Published online by Cambridge University Press: 05 July 2013
The works of two exemplary figures of fourteenth-century spirituality, Henry Suso and Richard Rolle, grant us insight into some of the most significant commonalities between the devotional cultures of fourteenth-century England and Germany. The reception history of the two authors demonstrates their skill in composing narratives and creating characters which subsequent generations of readers found compelling aides to their spiritual development and contemplative practices. The similarities between the two authors, while to a certain extent rooted in some of their common sources, nevertheless testify to the popularity of a particular type of self-fashioning as both author and eponymous character. Both this strategy of authorial self-presentation and the array of thematic commonalities they share can shape our understanding of the role their texts played in the process of transmission and translation of spiritual concepts between England and Germany in the later Middle Ages. Suso and Rolle, besides their many thematic and structural similarities, also had particular success in capturing the attention of readers and translators both religious and lay from the second half of the fourteenth century until the beginning of the seventeenth.

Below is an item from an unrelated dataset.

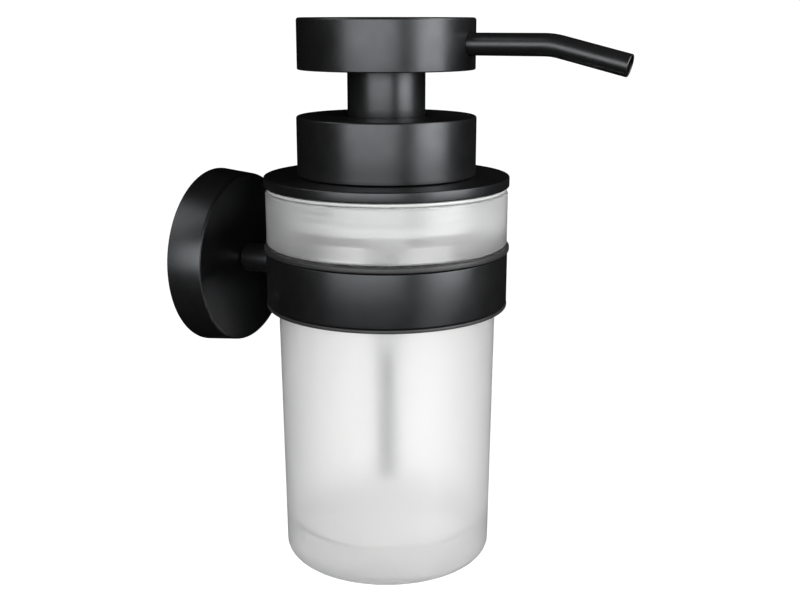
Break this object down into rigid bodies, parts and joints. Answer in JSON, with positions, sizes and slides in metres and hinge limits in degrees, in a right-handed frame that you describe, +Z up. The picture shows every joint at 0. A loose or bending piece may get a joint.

In particular, one of the central points of commonality between Suso and Rolle lies in what I term ‘devotional mobility’. By this I mean not only the instances of physical and spiritual mobility inherent in both (for instance, Rolle's account of wandering between insufficiently solitary hermitages and Suso's persecution while on trips to provincial chapters demonstrate the role of physical mobility in their self-descriptions; both explore the directional framework of spiritual ascent within the space of the visionary event as a type of spiritual mobility).